Reserves, credit, and how the file prices
Because Phoenix coverage runs tighter than the cash-flow belt, the borrower-side levers carry more weight here. Most desks want six months of PITIA in reserves on a single property and step that up for cash-out or lower-FICO files. Credit drives the rate hard: a 760 borrower on a clean 1.15 Phoenix file gets near-best non-QM pricing in the 7.25 to 7.75 percent range, while a sub-700 score pulls LTV back and adds 75 to 125 basis points — often enough to push a marginal deal underwater. Investors sitting on equity from the run-up frequently use a cash-out DSCR refinance to redeploy into stronger-coverage submarkets rather than buying fresh at full price, which is one of the cleaner ways to make Phoenix work in 2026.
Lender routing and where Phoenix fits
Routing follows the standard two-tier playbook.
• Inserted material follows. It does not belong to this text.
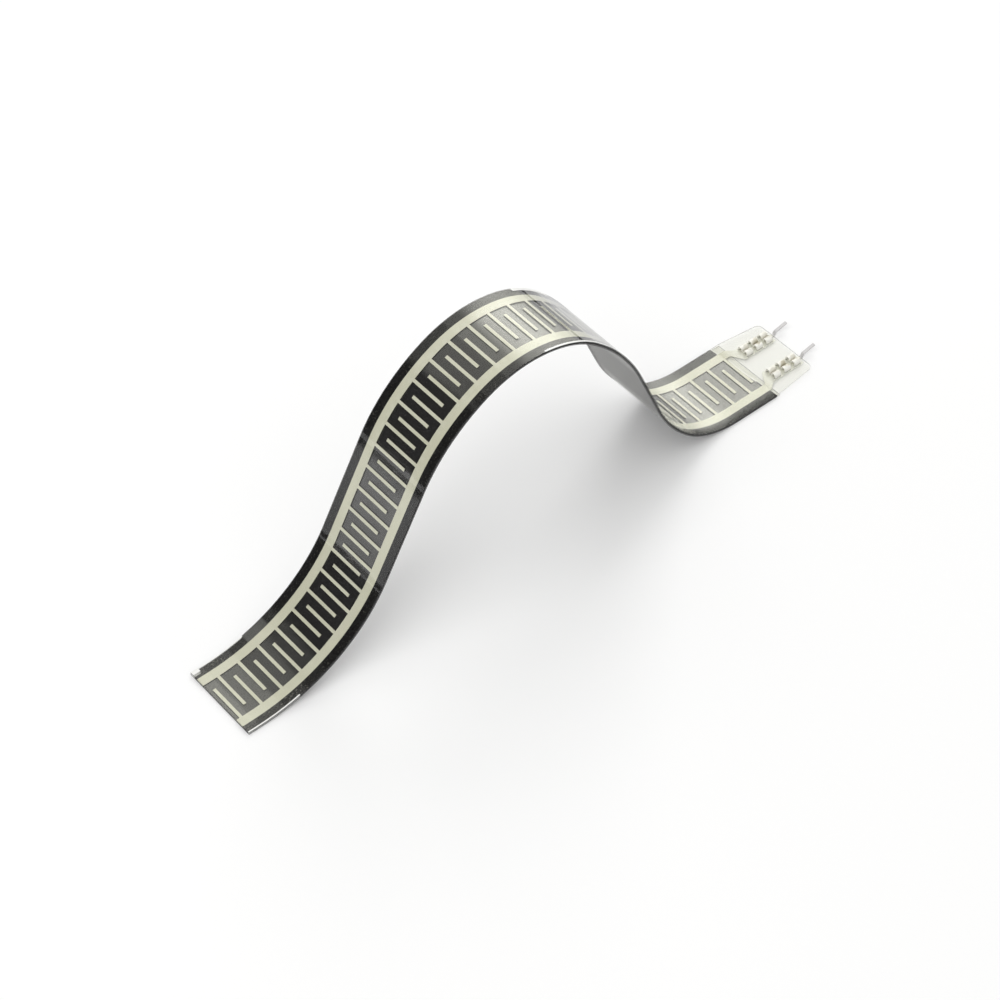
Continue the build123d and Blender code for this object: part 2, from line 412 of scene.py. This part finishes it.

Top-tier non-QM shops compete hard for clean core-submarket files with coverage above 1.10 and offer the best pricing; specialty and sub-1.0 desks take the tighter-ratio acquisitions, the premium-price STR conversions, and condition- or HOA-sensitive deals. Matching the file to the right tier before you submit saves a wasted credit pull, and you can filter originators by state and program in the lender directory. For an investor running a multi-market acquisition strategy, Phoenix is no longer a pure appreciation bet — it is a disciplined equity-and-submarket play. Underwrite the insurance and HOA lines honestly, lean toward the workforce core for long-term holds and the premium northeast for short-term plays, and the Valley still earns a place in a diversified Sunbelt portfolio.